Return the listing below word for word.

▼▼▼

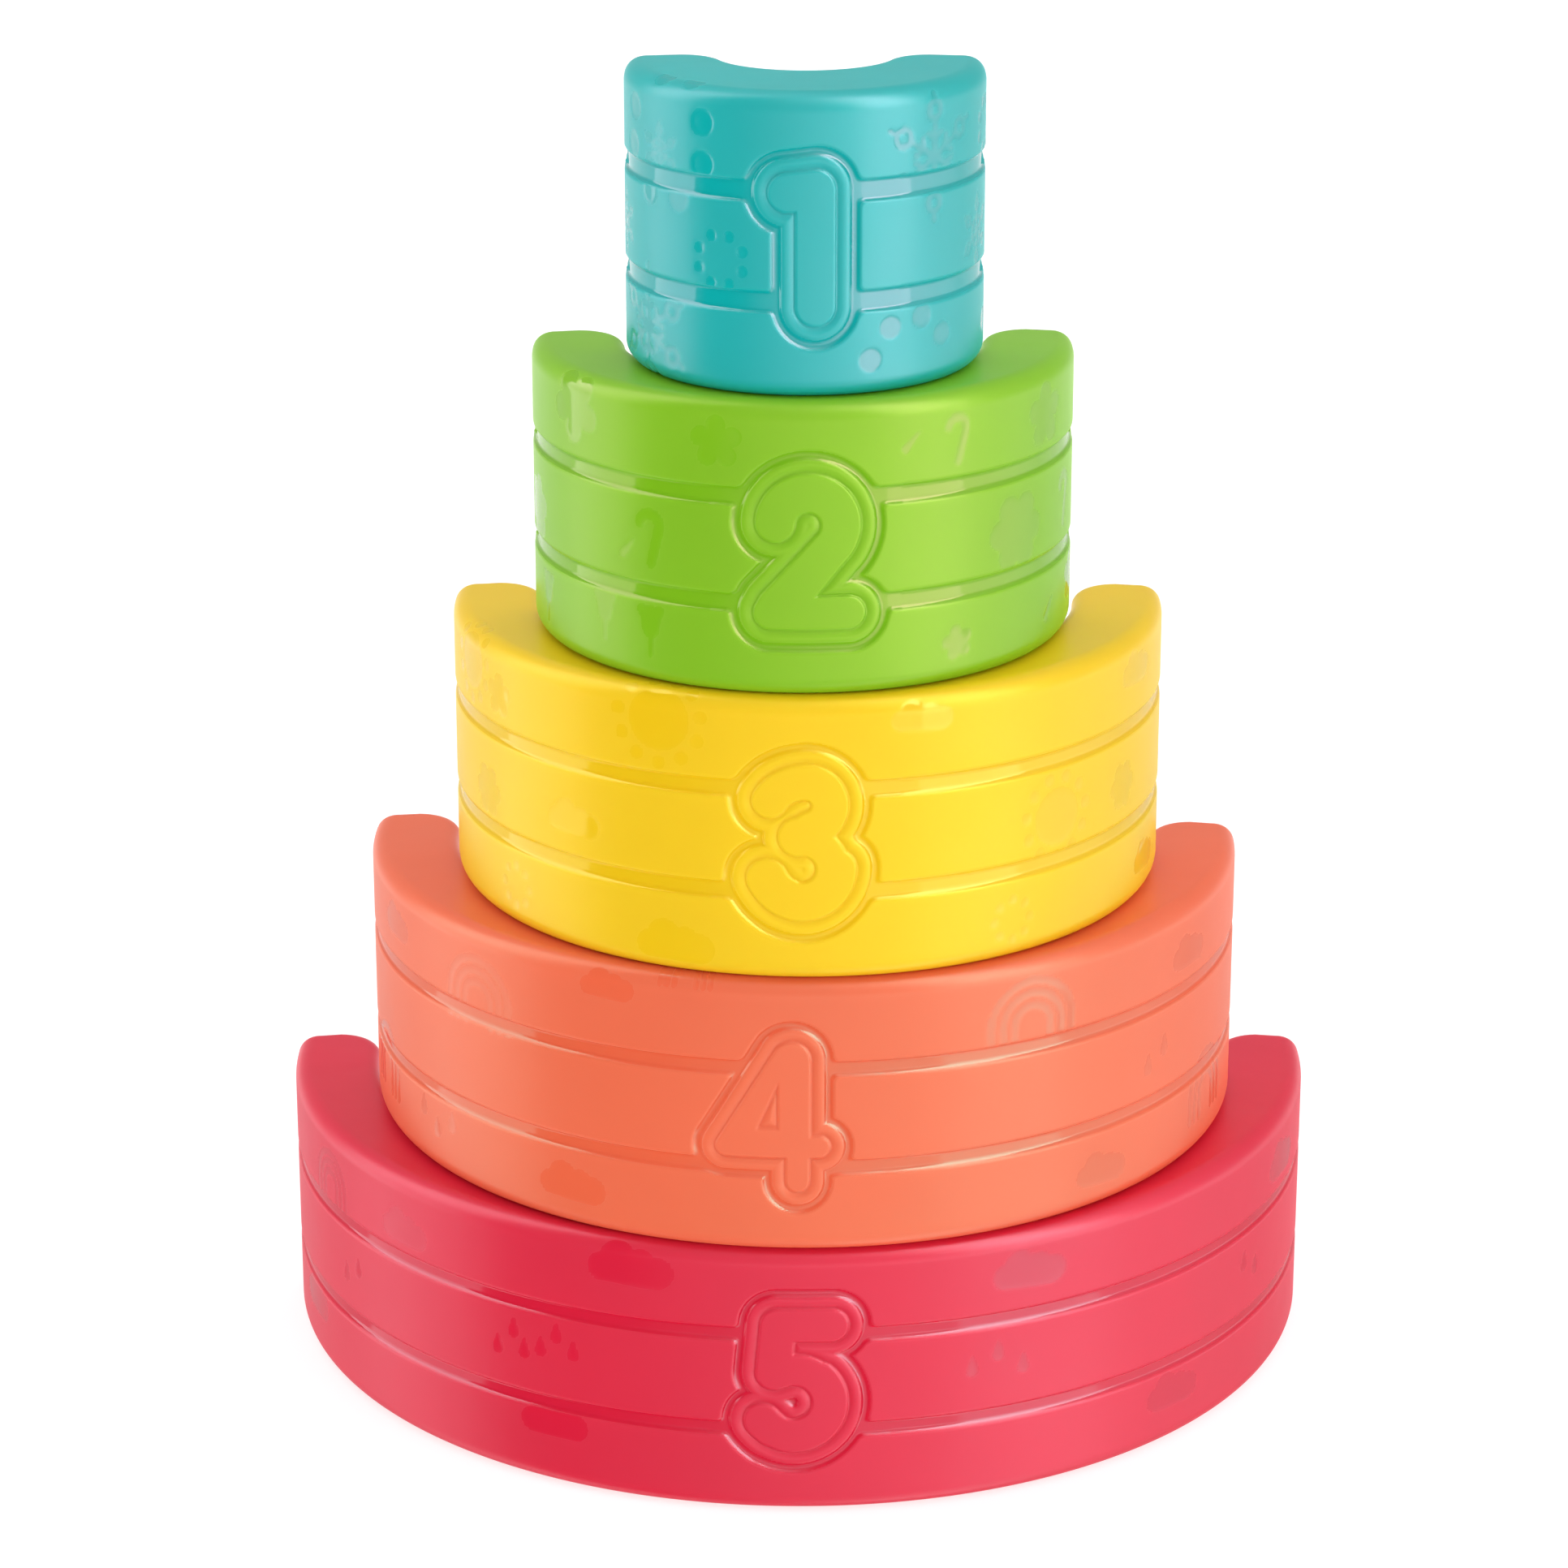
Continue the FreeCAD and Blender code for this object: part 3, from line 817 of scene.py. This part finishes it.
def make_reflections():
    """A sphere round the scene that only reflections see."""
    edges = [edge for first, last, radiance in SOFTBOXES for edge in (first, last)]
    beside_edges = [edge + side * SOFTBOX_EDGE for edge in edges for side in (-1, 1)]
    azimuths = sorted({*range(-180, 180, REFLECTION_STEP), *beside_edges})
    elevations = list(range(REFLECTION_STEP - 90, 90, REFLECTION_STEP))
    vertices = [REFLECTION_RADIUS * direction(azimuth, e) for e in elevations for azimuth in azimuths]
    across = len(azimuths)
    faces = []
    for i in range(len(elevations) - 1):
        for j in range(across):
            k = (j + 1) % across
            faces.append((i * across + j, i * across + k, (i + 1) * across + k, (i + 1) * across + j))
    mesh = bpy.data.meshes.new("reflections")
    mesh.from_pydata(vertices, [], faces)
    elevation, azimuth = (grid.ravel() for grid in np.meshgrid(elevations, azimuths, indexing="ij"))
    glow = np.interp(azimuth, *zip(*SURROUND)) * np.interp(elevation, *zip(*FADE))
    for first, last, radiance in SOFTBOXES:
        softbox = radiance * np.interp(elevation, *zip(*SOFTBOX_FADE))
        glow = np.where((azimuth > first) & (azimuth < last), softbox, glow)
    glow += (ZENITH - glow) * ramp((elevation - ZENITH_START) / (90 - ZENITH_START))
    mesh.attributes.new("glow", "FLOAT", "POINT").data.foreach_set("value", glow.astype(np.float32))
    material = bpy.data.materials.new("reflections")
    material.use_nodes = True
    tree = material.node_tree
    tree.nodes.remove(tree.nodes["Principled BSDF"])
    emission = node(tree, "ShaderNodeEmission")
    strength = node(tree, "ShaderNodeAttribute", attribute_name="glow").outputs["Fac"]
    tree.links.new(strength, emission.inputs["Strength"])
    tree.links.new(emission.outputs["Emission"], tree.nodes["Material Output"].inputs["Surface"])
    material.cycles.emission_sampling = "NONE"
    mesh.materials.append(material)
    surround = bpy.data.objects.new("reflections", mesh)
    for kind in ("camera", "diffuse", "transmission", "volume_scatter", "shadow"):
        setattr(surround, f"visible_{kind}", False)
    bpy.context.scene.collection.objects.link(surround)


DAYLIGHT = (1.0, 1.2)    # strength at the horizon and straight overhead


def make_daylight():
    """Even white light, which reflections don't see."""
    world = bpy.data.worlds.new("studio")
    bpy.context.scene.world = world
    world.use_nodes = True
    tree = world.node_tree
    background = tree.nodes["Background"]
    background.inputs["Color"].default_value = (1, 1, 1, 1)
    way = node(tree, "ShaderNodeSeparateXYZ")
    tree.links.new(node(tree, "ShaderNodeTexCoord").outputs["Generated"], way.inputs["Vector"])
    tree.links.new(map_range(tree, way.outputs["Z"], 0, 1, *DAYLIGHT), background.inputs["Strength"])
    world.cycles_visibility.glossy = False


CAMERA_AWAY = 1.0036     # metres in front of the tower's middle
CAMERA_SIDE = -0.0034
CAMERA_HEIGHT = 0.4953   # above the floor
CAMERA_PITCH = 19.2      # degrees below the horizon
CAMERA_LENS = 111.35     # millimetres, on a 36 mm sensor


def make_camera():
    low, high = cad_box
    middle = (low + high) / 2
    data = bpy.data.cameras.new("camera")
    data.sensor_width = 36
    data.lens = CAMERA_LENS
    data.clip_start = 0.05
    data.clip_end = 50
    camera = bpy.data.objects.new("camera", data)
    camera.location = Vector((middle.x + CAMERA_SIDE, middle.y - CAMERA_AWAY, low.z + CAMERA_HEIGHT))
    camera.rotation_euler = (math.radians(90 - CAMERA_PITCH), 0, 0)
    bpy.context.scene.collection.objects.link(camera)
    bpy.context.scene.camera = camera


make_camera()
for arch_number in range(1, ARCH_COUNT + 1):
    make_arch(arch_number)
make_floor()
make_reflections()
make_daylight()
bpy.context.scene.view_settings.view_transform = "Standard"
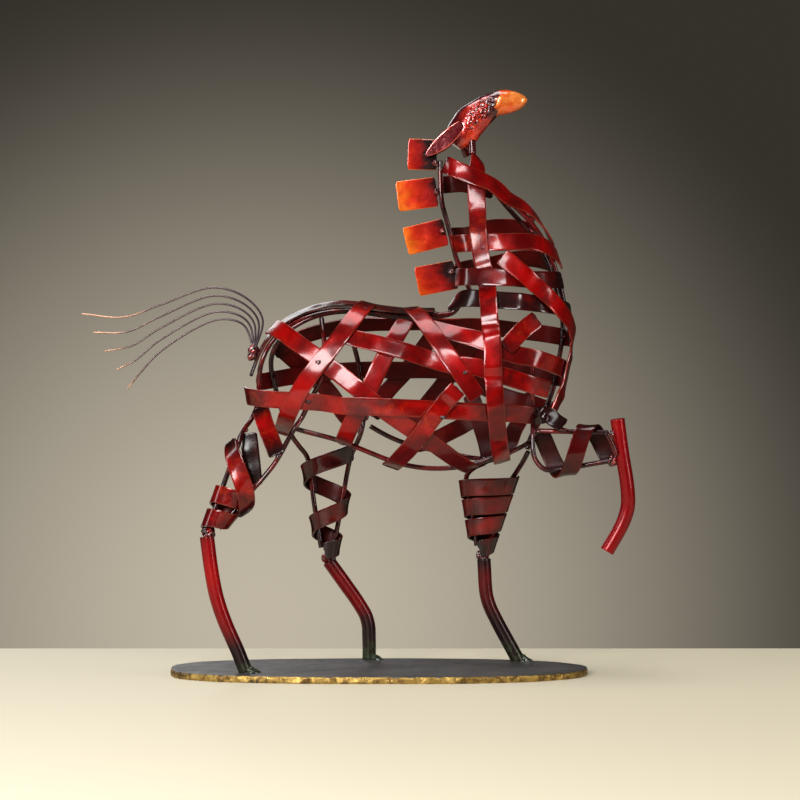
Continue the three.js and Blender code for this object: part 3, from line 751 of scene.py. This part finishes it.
# %% [markdown]
# ## The tail
# Five thin wires leave one blob of weld, arch up side by side and fan out as they fall. Thin wire
# springs, so each keeps one even curve. The maker left them almost bare: dark near the weld where
# the lacquer ran, purple grey along the arch, pinkish beige at the tips.

# %% Draw the tail wires
TAIL_Y, WIRE_RADIUS = 3.6, 0.62


def wire_path(k):
    y = TAIL_Y + (k - 2) * 1.6
    places = np.array([
        [-73, TAIL_Y + (k - 2) * 0.6, 190], [-68 - 2.6 * k, y, 210 - 1.2 * k],
        [-78 - 1.5 * k, y, 222.5 - 3.4 * k], [-97, y * 1.1, 228.5 - 4.8 * k],
        [-129, y * 1.2, 218 - 6.8 * k], [-150 + 2 * k, y * 1.3, 211 - 8.5 * k],
        [-175 + 6.6 * k, y * 1.4, 213 - 11 * k]]) * MM
    return smooth_rows(places, 16, springy=True)


def tail_lacquer():
    finish = Finish("tail wire")
    along = finish.sum(finish.mark("along"), finish.span(finish.cloud(0.02), 0.3, 0.7, -0.1, 0.1))
    colour = finish.blend(finish.span(along, 0.3, 0.6), (0.03, 0.012, 0.02), (0.075, 0.04, 0.035))
    colour = finish.blend(finish.span(along, 0.72, 0.95), colour, (0.42, 0.22, 0.13))
    finish.link(colour, "Base Color")
    finish.link(finish.span(finish.cloud(0.01), 0.3, 0.7, 0.3, 0.45), "Roughness")
    finish.fix(Metallic=0.35, Coat_Weight=0.25, Coat_Roughness=0.15)
    return finish.material


wires = []
for k in range(5):
    path = wire_path(k)
    share = np.linspace(0, 1, len(path))
    wire = round_bar(f"tail-wire-{k + 1}", path, WIRE_RADIUS * MM * (1.0 - 0.25 * share ** 4), 3,
                     0.15 * MM)
    nearest = np.linalg.norm(points_of(wire)[:, None] - path[None], axis=2).argmin(1)
    add_mark(wire, "along", share[nearest])
    wires.append(wire)


def join(pieces, name):
    clear_selection()
    for piece in pieces:
        piece.select_set(True)
    bpy.context.view_layer.objects.active = pieces[0]
    bpy.ops.object.join()
    pieces[0].name = pieces[0].data.name = name
    return pieces[0]


tail = join(wires, "tail-wires")
dress(tail, "tail", tail_lacquer())
smooth_shade(tail, 50)
print("tail of", len(wires), "wires")

# %% [markdown]
# ## Weld
# Molten metal piles up in small uneven lumps. A lump is a ball that is pushed in and out by noise.
# It is made twice, coarse for the many small beads and fine for the few large knots. Copies are
# stretched along the rod that they hold, turned, and sunk between the rod and the strip, so that
# only a little bead shows at each edge of the bar.


# %% Shape one lump of weld
def ball(level):
    """Points and faces of a ball; the small beads get the coarse one, as there are many."""
    clear_selection()
    bpy.ops.mesh.primitive_ico_sphere_add(subdivisions=level, radius=1)
    piece = bpy.context.object
    made = points_of(piece), np.array([face.vertices[:] for face in piece.data.polygons])
    bpy.data.objects.remove(piece)
    return made


BEAD, KNOT = ball(2), ball(4)
dice = random.Random(7)


def lump(shape, at, size, along, seed):
    """Points of one lump: size is half its length along and half its thickness."""
    points = shape[0]
    rough = 1 + 0.22 * waver(points, 0.9, seed)[:, None] + 0.08 * waver(points, 0.3, seed)[:, None]
    turn = Vector(along).to_track_quat("Z", "Y").to_matrix()
    stretched = points * rough * np.array([size[1], size[1], size[0]])
    return stretched @ np.array(turn).T + np.array(at)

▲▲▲

[Answer below]
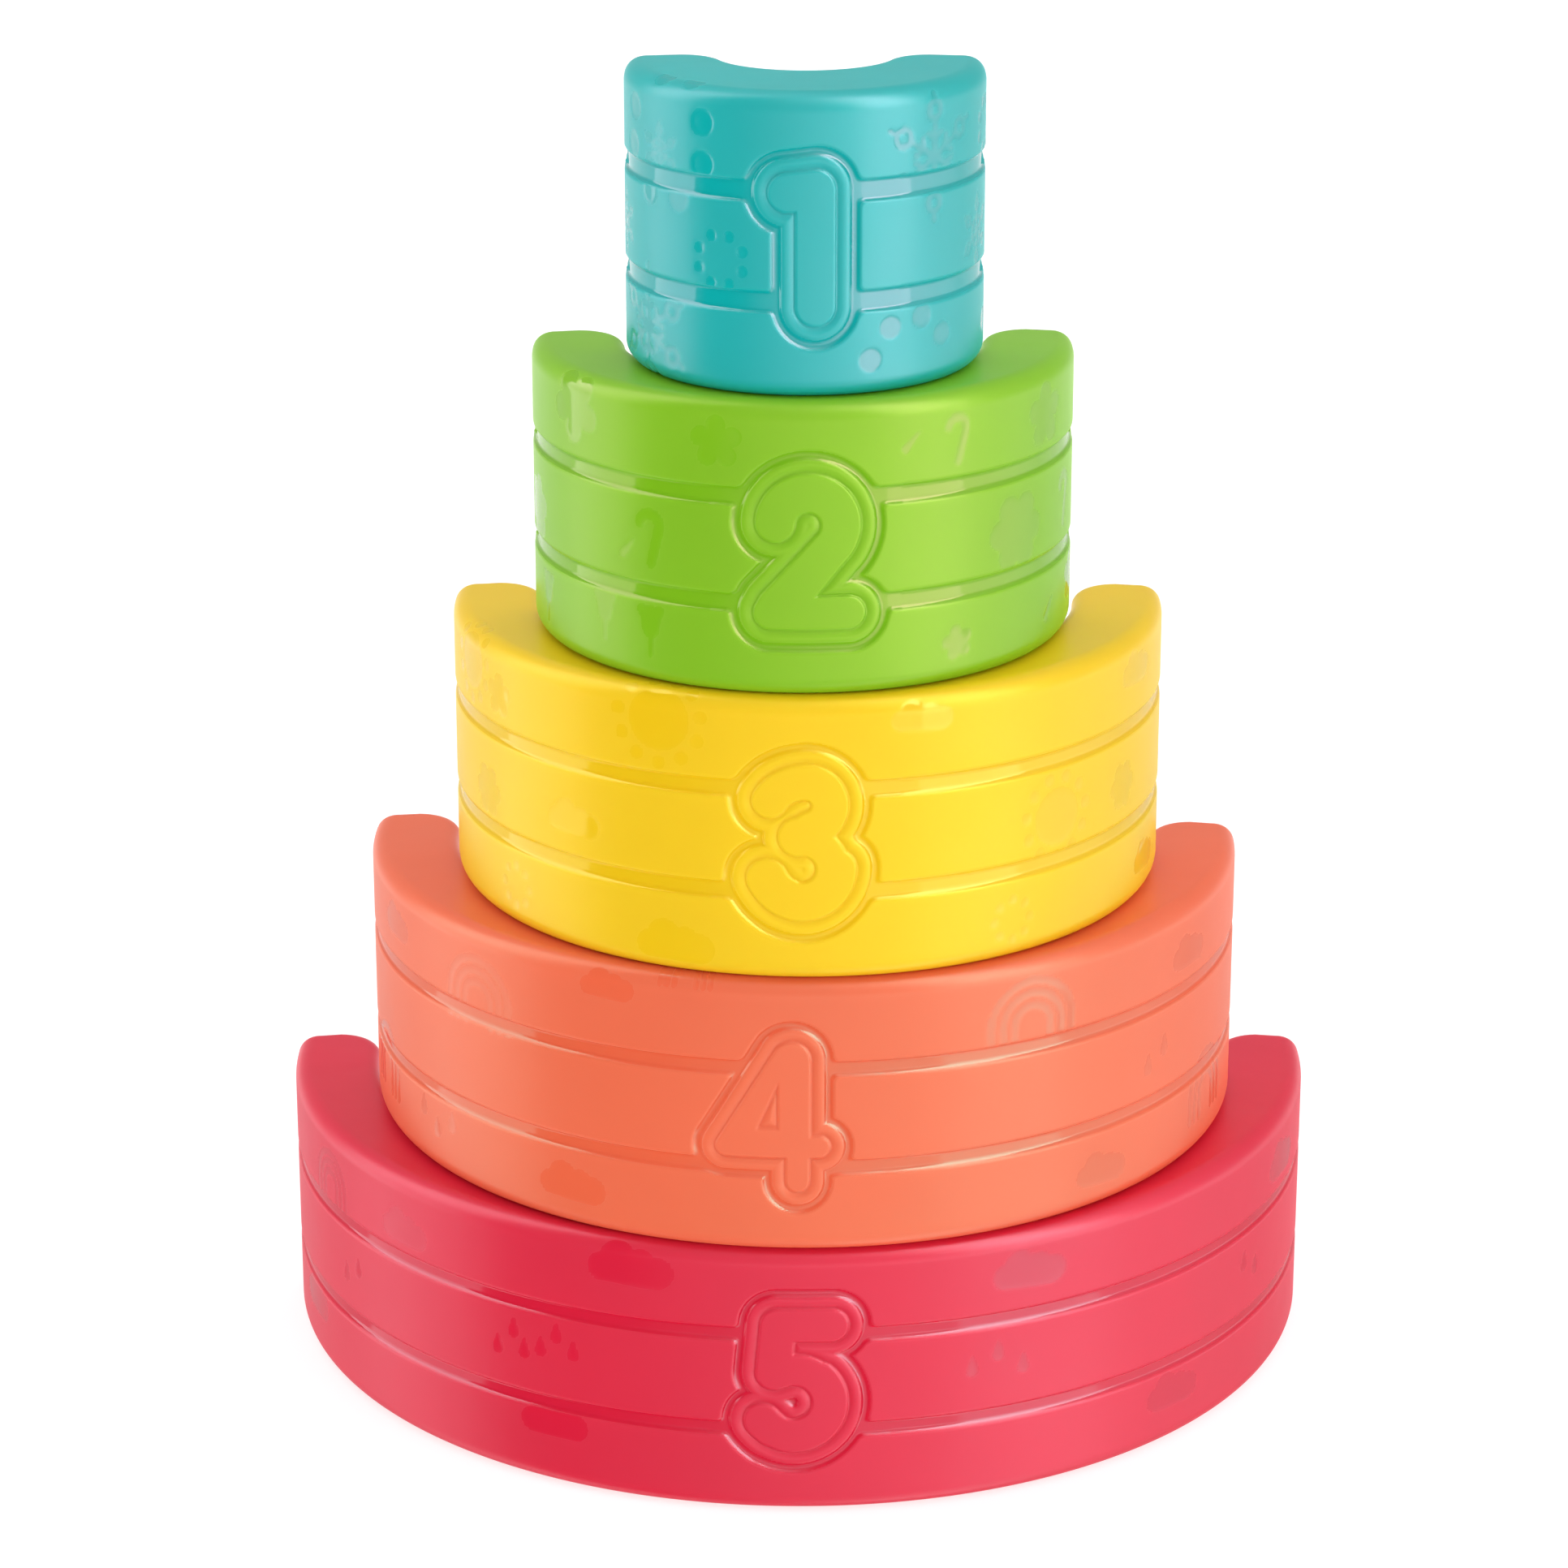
Continue the FreeCAD and Blender code for this object: part 3, from line 817 of scene.py. This part finishes it.
def make_reflections():
    """A sphere round the scene that only reflections see."""
    edges = [edge for first, last, radiance in SOFTBOXES for edge in (first, last)]
    beside_edges = [edge + side * SOFTBOX_EDGE for edge in edges for side in (-1, 1)]
    azimuths = sorted({*range(-180, 180, REFLECTION_STEP), *beside_edges})
    elevations = list(range(REFLECTION_STEP - 90, 90, REFLECTION_STEP))
    vertices = [REFLECTION_RADIUS * direction(azimuth, e) for e in elevations for azimuth in azimuths]
    across = len(azimuths)
    faces = []
    for i in range(len(elevations) - 1):
        for j in range(across):
            k = (j + 1) % across
            faces.append((i * across + j, i * across + k, (i + 1) * across + k, (i + 1) * across + j))
    mesh = bpy.data.meshes.new("reflections")
    mesh.from_pydata(vertices, [], faces)
    elevation, azimuth = (grid.ravel() for grid in np.meshgrid(elevations, azimuths, indexing="ij"))
    glow = np.interp(azimuth, *zip(*SURROUND)) * np.interp(elevation, *zip(*FADE))
    for first, last, radiance in SOFTBOXES:
        softbox = radiance * np.interp(elevation, *zip(*SOFTBOX_FADE))
        glow = np.where((azimuth > first) & (azimuth < last), softbox, glow)
    glow += (ZENITH - glow) * ramp((elevation - ZENITH_START) / (90 - ZENITH_START))
    mesh.attributes.new("glow", "FLOAT", "POINT").data.foreach_set("value", glow.astype(np.float32))
    material = bpy.data.materials.new("reflections")
    material.use_nodes = True
    tree = material.node_tree
    tree.nodes.remove(tree.nodes["Principled BSDF"])
    emission = node(tree, "ShaderNodeEmission")
    strength = node(tree, "ShaderNodeAttribute", attribute_name="glow").outputs["Fac"]
    tree.links.new(strength, emission.inputs["Strength"])
    tree.links.new(emission.outputs["Emission"], tree.nodes["Material Output"].inputs["Surface"])
    material.cycles.emission_sampling = "NONE"
    mesh.materials.append(material)
    surround = bpy.data.objects.new("reflections", mesh)
    for kind in ("camera", "diffuse", "transmission", "volume_scatter", "shadow"):
        setattr(surround, f"visible_{kind}", False)
    bpy.context.scene.collection.objects.link(surround)


DAYLIGHT = (1.0, 1.2)    # strength at the horizon and straight overhead


def make_daylight():
    """Even white light, which reflections don't see."""
    world = bpy.data.worlds.new("studio")
    bpy.context.scene.world = world
    world.use_nodes = True
    tree = world.node_tree
    background = tree.nodes["Background"]
    background.inputs["Color"].default_value = (1, 1, 1, 1)
    way = node(tree, "ShaderNodeSeparateXYZ")
    tree.links.new(node(tree, "ShaderNodeTexCoord").outputs["Generated"], way.inputs["Vector"])
    tree.links.new(map_range(tree, way.outputs["Z"], 0, 1, *DAYLIGHT), background.inputs["Strength"])
    world.cycles_visibility.glossy = False


CAMERA_AWAY = 1.0036     # metres in front of the tower's middle
CAMERA_SIDE = -0.0034
CAMERA_HEIGHT = 0.4953   # above the floor
CAMERA_PITCH = 19.2      # degrees below the horizon
CAMERA_LENS = 111.35     # millimetres, on a 36 mm sensor


def make_camera():
    low, high = cad_box
    middle = (low + high) / 2
    data = bpy.data.cameras.new("camera")
    data.sensor_width = 36
    data.lens = CAMERA_LENS
    data.clip_start = 0.05
    data.clip_end = 50
    camera = bpy.data.objects.new("camera", data)
    camera.location = Vector((middle.x + CAMERA_SIDE, middle.y - CAMERA_AWAY, low.z + CAMERA_HEIGHT))
    camera.rotation_euler = (math.radians(90 - CAMERA_PITCH), 0, 0)
    bpy.context.scene.collection.objects.link(camera)
    bpy.context.scene.camera = camera


make_camera()
for arch_number in range(1, ARCH_COUNT + 1):
    make_arch(arch_number)
make_floor()
make_reflections()
make_daylight()
bpy.context.scene.view_settings.view_transform = "Standard"
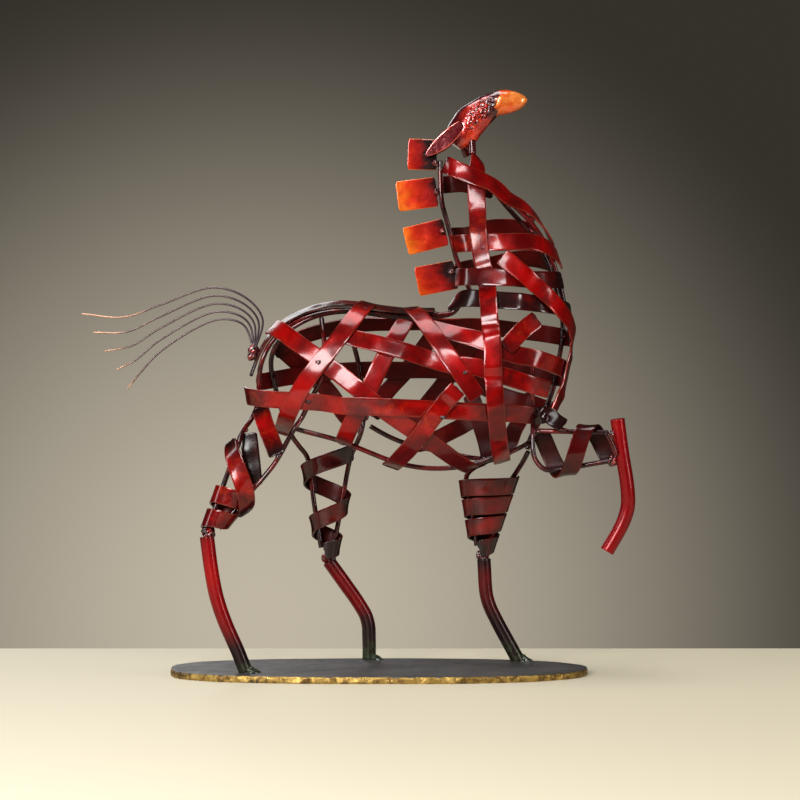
Continue the three.js and Blender code for this object: part 3, from line 751 of scene.py. This part finishes it.
# %% [markdown]
# ## The tail
# Five thin wires leave one blob of weld, arch up side by side and fan out as they fall. Thin wire
# springs, so each keeps one even curve. The maker left them almost bare: dark near the weld where
# the lacquer ran, purple grey along the arch, pinkish beige at the tips.

# %% Draw the tail wires
TAIL_Y, WIRE_RADIUS = 3.6, 0.62


def wire_path(k):
    y = TAIL_Y + (k - 2) * 1.6
    places = np.array([
        [-73, TAIL_Y + (k - 2) * 0.6, 190], [-68 - 2.6 * k, y, 210 - 1.2 * k],
        [-78 - 1.5 * k, y, 222.5 - 3.4 * k], [-97, y * 1.1, 228.5 - 4.8 * k],
        [-129, y * 1.2, 218 - 6.8 * k], [-150 + 2 * k, y * 1.3, 211 - 8.5 * k],
        [-175 + 6.6 * k, y * 1.4, 213 - 11 * k]]) * MM
    return smooth_rows(places, 16, springy=True)


def tail_lacquer():
    finish = Finish("tail wire")
    along = finish.sum(finish.mark("along"), finish.span(finish.cloud(0.02), 0.3, 0.7, -0.1, 0.1))
    colour = finish.blend(finish.span(along, 0.3, 0.6), (0.03, 0.012, 0.02), (0.075, 0.04, 0.035))
    colour = finish.blend(finish.span(along, 0.72, 0.95), colour, (0.42, 0.22, 0.13))
    finish.link(colour, "Base Color")
    finish.link(finish.span(finish.cloud(0.01), 0.3, 0.7, 0.3, 0.45), "Roughness")
    finish.fix(Metallic=0.35, Coat_Weight=0.25, Coat_Roughness=0.15)
    return finish.material


wires = []
for k in range(5):
    path = wire_path(k)
    share = np.linspace(0, 1, len(path))
    wire = round_bar(f"tail-wire-{k + 1}", path, WIRE_RADIUS * MM * (1.0 - 0.25 * share ** 4), 3,
                     0.15 * MM)
    nearest = np.linalg.norm(points_of(wire)[:, None] - path[None], axis=2).argmin(1)
    add_mark(wire, "along", share[nearest])
    wires.append(wire)


def join(pieces, name):
    clear_selection()
    for piece in pieces:
        piece.select_set(True)
    bpy.context.view_layer.objects.active = pieces[0]
    bpy.ops.object.join()
    pieces[0].name = pieces[0].data.name = name
    return pieces[0]


tail = join(wires, "tail-wires")
dress(tail, "tail", tail_lacquer())
smooth_shade(tail, 50)
print("tail of", len(wires), "wires")

# %% [markdown]
# ## Weld
# Molten metal piles up in small uneven lumps. A lump is a ball that is pushed in and out by noise.
# It is made twice, coarse for the many small beads and fine for the few large knots. Copies are
# stretched along the rod that they hold, turned, and sunk between the rod and the strip, so that
# only a little bead shows at each edge of the bar.


# %% Shape one lump of weld
def ball(level):
    """Points and faces of a ball; the small beads get the coarse one, as there are many."""
    clear_selection()
    bpy.ops.mesh.primitive_ico_sphere_add(subdivisions=level, radius=1)
    piece = bpy.context.object
    made = points_of(piece), np.array([face.vertices[:] for face in piece.data.polygons])
    bpy.data.objects.remove(piece)
    return made


BEAD, KNOT = ball(2), ball(4)
dice = random.Random(7)


def lump(shape, at, size, along, seed):
    """Points of one lump: size is half its length along and half its thickness."""
    points = shape[0]
    rough = 1 + 0.22 * waver(points, 0.9, seed)[:, None] + 0.08 * waver(points, 0.3, seed)[:, None]
    turn = Vector(along).to_track_quat("Z", "Y").to_matrix()
    stretched = points * rough * np.array([size[1], size[1], size[0]])
    return stretched @ np.array(turn).T + np.array(at)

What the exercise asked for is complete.